▸ **Exercise aim**
Show every line where "that" occurs.

▸ **Provided records**

◇ ◇ ◇ ◇ ◇

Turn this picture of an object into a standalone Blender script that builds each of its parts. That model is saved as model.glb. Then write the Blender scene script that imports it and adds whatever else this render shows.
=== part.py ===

◇ ◇ ◇ ◇ ◇

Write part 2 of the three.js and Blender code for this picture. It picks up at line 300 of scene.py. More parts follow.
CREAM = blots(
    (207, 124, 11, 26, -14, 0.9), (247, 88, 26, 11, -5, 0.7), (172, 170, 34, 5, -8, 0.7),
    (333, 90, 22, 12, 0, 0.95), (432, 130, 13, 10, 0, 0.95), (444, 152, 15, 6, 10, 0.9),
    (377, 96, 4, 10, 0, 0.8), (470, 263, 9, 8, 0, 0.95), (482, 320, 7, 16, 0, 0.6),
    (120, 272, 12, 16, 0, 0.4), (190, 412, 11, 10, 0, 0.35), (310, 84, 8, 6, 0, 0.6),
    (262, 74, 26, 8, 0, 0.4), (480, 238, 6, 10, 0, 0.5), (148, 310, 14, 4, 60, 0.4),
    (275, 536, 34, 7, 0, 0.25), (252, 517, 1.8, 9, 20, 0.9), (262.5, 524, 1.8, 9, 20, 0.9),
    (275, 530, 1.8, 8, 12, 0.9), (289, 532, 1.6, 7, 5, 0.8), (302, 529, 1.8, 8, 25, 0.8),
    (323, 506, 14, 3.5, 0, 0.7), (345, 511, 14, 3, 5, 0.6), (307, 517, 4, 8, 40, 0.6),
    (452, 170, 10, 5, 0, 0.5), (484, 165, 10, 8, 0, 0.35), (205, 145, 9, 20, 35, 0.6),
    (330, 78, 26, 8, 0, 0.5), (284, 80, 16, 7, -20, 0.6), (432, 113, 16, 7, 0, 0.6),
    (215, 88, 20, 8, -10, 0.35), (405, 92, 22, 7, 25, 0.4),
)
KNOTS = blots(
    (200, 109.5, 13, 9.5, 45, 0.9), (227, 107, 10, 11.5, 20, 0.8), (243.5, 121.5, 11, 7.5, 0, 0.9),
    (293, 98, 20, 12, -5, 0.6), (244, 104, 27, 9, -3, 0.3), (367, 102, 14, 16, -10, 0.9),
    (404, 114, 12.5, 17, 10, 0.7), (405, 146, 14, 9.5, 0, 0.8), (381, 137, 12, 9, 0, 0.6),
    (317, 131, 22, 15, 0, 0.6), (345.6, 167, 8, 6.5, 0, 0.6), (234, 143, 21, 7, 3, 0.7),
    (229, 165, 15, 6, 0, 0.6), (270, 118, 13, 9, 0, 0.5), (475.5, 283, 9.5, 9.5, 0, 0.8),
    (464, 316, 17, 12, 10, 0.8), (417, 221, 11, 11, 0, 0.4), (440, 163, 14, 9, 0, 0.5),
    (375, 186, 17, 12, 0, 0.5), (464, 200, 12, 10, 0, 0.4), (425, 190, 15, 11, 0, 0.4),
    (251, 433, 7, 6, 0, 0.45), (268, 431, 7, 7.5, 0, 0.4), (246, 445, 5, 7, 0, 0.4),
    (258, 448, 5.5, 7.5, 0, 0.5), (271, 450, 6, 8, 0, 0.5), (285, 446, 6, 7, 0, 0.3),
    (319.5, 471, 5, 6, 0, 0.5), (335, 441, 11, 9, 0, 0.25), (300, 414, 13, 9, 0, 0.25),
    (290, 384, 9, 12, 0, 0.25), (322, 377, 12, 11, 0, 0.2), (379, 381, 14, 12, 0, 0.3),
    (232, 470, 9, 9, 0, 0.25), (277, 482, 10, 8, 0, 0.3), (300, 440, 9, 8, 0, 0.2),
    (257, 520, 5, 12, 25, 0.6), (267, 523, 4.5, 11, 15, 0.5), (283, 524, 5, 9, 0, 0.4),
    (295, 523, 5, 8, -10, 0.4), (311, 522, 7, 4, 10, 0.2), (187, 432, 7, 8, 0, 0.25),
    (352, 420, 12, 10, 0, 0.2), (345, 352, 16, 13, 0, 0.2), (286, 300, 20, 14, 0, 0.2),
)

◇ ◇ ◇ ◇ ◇

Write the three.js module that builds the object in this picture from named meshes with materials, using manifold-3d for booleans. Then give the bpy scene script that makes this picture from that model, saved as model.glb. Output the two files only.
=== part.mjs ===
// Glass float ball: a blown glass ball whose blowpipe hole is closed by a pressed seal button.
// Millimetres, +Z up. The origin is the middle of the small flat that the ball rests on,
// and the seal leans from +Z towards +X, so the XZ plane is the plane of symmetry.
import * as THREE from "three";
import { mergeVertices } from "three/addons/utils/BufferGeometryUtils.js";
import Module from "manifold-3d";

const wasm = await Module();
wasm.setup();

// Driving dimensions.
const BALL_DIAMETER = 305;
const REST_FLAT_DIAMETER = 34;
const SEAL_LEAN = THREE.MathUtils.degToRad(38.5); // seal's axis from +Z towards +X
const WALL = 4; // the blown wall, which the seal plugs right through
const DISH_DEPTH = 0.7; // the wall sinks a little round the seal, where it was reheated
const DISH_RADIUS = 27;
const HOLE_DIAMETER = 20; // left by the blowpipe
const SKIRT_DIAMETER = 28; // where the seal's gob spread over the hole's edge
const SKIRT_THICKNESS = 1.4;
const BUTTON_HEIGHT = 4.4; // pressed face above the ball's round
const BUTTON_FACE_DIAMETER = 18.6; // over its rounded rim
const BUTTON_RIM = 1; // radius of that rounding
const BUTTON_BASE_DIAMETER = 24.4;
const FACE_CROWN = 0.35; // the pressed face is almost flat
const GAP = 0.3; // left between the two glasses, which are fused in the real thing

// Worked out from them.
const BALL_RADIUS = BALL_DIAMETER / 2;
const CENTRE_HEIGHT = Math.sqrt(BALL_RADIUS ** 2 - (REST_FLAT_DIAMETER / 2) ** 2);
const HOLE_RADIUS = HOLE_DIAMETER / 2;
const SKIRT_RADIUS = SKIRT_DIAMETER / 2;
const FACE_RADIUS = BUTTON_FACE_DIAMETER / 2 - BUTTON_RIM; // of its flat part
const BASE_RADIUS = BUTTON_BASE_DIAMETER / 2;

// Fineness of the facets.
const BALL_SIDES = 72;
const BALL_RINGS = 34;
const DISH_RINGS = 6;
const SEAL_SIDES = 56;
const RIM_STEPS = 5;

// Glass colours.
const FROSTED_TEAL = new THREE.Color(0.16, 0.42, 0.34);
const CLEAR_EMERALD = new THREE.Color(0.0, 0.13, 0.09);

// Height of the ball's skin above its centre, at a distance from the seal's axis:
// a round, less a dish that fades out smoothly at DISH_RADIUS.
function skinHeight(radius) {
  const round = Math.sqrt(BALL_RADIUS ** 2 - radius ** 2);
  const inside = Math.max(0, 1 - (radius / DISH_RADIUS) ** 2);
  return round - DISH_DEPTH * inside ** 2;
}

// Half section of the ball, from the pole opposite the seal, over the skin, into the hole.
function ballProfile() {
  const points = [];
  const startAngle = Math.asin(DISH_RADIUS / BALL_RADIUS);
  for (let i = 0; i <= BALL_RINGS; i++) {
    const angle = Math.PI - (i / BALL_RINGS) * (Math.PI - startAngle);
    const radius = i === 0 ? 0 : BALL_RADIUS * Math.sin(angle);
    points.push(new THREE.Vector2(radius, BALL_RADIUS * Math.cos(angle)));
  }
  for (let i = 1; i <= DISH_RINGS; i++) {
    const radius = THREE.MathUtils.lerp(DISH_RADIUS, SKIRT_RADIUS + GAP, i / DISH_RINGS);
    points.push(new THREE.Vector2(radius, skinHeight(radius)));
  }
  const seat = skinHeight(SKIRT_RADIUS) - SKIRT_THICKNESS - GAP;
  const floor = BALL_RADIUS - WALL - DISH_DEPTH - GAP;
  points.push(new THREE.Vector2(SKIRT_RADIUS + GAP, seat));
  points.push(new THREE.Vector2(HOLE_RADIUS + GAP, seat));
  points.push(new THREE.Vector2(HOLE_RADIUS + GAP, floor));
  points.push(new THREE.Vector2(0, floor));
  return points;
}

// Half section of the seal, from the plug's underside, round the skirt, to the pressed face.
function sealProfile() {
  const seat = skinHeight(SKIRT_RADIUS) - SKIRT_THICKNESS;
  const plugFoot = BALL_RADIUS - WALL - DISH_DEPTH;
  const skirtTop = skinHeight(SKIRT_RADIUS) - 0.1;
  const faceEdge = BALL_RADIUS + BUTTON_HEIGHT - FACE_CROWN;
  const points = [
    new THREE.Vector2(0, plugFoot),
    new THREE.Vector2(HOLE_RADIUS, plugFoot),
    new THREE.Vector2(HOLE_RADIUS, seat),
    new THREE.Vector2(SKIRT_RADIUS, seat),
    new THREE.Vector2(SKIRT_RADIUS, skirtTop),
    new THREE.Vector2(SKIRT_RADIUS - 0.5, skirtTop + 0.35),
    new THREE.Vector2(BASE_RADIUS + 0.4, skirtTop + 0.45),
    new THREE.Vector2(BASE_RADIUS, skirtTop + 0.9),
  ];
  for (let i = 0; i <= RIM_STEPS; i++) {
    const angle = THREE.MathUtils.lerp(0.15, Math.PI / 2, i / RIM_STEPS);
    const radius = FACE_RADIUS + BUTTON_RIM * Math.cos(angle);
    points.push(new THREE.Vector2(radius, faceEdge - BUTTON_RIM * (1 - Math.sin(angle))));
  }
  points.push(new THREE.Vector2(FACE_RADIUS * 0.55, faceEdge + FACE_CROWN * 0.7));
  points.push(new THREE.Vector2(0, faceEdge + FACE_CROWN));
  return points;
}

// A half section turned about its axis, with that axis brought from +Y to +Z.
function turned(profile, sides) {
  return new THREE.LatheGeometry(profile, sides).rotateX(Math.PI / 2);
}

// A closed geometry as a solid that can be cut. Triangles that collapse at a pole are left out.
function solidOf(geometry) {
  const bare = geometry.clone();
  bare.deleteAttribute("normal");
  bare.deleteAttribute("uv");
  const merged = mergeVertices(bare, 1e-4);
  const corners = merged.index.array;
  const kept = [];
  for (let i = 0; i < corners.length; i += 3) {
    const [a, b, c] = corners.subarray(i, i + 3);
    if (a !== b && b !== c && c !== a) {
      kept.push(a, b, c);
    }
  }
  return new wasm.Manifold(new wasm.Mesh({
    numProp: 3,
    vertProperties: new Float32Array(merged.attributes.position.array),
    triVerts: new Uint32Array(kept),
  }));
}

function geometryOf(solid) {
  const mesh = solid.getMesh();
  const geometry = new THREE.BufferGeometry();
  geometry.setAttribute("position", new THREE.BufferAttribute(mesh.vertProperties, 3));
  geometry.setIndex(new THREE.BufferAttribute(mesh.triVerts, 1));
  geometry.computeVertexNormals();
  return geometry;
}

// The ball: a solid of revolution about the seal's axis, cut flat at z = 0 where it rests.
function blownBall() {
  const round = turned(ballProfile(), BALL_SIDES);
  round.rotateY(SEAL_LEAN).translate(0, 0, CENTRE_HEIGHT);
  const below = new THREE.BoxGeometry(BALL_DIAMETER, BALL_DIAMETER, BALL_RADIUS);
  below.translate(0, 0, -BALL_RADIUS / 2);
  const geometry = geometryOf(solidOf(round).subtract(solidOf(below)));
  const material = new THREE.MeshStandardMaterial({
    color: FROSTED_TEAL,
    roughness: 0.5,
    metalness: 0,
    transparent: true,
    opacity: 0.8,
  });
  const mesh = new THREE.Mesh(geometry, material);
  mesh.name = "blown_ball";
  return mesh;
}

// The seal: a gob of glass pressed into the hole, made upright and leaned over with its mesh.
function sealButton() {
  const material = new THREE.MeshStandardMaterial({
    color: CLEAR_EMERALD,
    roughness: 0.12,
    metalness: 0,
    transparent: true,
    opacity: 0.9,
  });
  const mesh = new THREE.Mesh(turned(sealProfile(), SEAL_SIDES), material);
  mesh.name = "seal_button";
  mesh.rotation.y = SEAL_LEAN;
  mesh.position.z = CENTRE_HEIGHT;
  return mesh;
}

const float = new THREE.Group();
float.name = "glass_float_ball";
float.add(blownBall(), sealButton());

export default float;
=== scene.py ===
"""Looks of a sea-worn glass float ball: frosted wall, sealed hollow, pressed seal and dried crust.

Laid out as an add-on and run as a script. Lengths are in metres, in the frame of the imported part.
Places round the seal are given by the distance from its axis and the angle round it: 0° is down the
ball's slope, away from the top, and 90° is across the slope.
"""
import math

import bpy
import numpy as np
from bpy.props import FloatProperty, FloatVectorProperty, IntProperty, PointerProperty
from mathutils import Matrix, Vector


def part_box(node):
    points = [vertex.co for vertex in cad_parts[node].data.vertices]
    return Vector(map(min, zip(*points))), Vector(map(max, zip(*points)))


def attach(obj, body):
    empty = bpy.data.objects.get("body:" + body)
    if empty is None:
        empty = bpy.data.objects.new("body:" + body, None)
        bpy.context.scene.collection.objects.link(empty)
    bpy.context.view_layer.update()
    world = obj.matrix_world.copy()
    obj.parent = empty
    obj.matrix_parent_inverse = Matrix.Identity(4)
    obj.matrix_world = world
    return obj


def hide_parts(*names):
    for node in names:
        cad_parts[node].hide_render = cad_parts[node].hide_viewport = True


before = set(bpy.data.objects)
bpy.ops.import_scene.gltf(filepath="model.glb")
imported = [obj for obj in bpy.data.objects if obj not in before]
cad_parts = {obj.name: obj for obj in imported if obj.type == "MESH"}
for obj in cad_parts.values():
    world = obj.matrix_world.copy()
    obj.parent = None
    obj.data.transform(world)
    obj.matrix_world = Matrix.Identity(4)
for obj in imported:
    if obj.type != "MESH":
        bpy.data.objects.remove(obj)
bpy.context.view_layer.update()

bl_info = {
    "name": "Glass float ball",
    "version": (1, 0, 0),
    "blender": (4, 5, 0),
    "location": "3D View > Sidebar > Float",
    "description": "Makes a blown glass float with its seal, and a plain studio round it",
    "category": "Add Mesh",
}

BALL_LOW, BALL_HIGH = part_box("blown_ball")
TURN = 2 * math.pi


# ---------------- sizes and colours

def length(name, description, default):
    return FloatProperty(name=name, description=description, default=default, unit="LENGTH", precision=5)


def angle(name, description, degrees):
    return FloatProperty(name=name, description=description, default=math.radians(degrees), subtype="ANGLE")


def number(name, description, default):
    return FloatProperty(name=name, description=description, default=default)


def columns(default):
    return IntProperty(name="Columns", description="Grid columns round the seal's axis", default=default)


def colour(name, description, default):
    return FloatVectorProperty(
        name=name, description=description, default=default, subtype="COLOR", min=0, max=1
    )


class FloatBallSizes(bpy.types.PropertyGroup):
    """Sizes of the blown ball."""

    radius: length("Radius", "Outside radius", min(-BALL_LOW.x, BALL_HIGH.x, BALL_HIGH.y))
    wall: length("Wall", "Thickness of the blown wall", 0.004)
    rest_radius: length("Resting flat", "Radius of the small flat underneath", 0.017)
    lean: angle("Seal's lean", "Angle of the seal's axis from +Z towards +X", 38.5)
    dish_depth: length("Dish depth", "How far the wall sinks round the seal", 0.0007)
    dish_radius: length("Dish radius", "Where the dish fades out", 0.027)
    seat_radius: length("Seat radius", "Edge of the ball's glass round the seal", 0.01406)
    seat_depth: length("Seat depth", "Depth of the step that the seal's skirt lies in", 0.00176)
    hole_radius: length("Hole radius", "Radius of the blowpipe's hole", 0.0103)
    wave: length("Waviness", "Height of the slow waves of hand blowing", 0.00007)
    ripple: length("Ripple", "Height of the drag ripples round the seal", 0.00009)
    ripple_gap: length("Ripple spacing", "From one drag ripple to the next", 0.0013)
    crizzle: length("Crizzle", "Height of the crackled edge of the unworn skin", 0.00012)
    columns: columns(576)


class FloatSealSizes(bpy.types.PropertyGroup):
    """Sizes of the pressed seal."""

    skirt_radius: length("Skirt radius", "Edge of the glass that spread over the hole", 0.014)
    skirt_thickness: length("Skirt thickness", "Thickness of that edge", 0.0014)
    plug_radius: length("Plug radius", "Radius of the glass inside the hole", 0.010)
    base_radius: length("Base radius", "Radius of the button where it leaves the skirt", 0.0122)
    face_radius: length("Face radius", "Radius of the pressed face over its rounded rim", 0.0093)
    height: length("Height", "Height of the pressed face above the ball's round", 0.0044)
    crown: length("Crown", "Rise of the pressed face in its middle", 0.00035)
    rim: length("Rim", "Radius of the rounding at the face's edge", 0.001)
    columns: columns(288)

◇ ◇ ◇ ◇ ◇

▸ **Written solution**
Turn this picture of an object into a standalone Blender script that builds each of its parts. That model is saved as model.glb. Then write the Blender scene script that imports it and adds whatever else this render shows.
Write the three.js module that builds the object in this picture from named meshes with materials, using manifold-3d for booleans. Then give the bpy scene script that makes this picture from that model, saved as model.glb. Output the two files only.
// Millimetres, +Z up. The origin is the middle of the small flat that the ball rests on,
const BUTTON_RIM = 1; // radius of that rounding
// a round, less a dish that fades out smoothly at DISH_RADIUS.
// A half section turned about its axis, with that axis brought from +Y to +Z.
// A closed geometry as a solid that can be cut. Triangles that collapse at a pole are left out.
    seat_depth: length("Seat depth", "Depth of the step that the seal's skirt lies in", 0.00176)
    skirt_radius: length("Skirt radius", "Edge of the glass that spread over the hole", 0.014)
    skirt_thickness: length("Skirt thickness", "Thickness of that edge", 0.0014)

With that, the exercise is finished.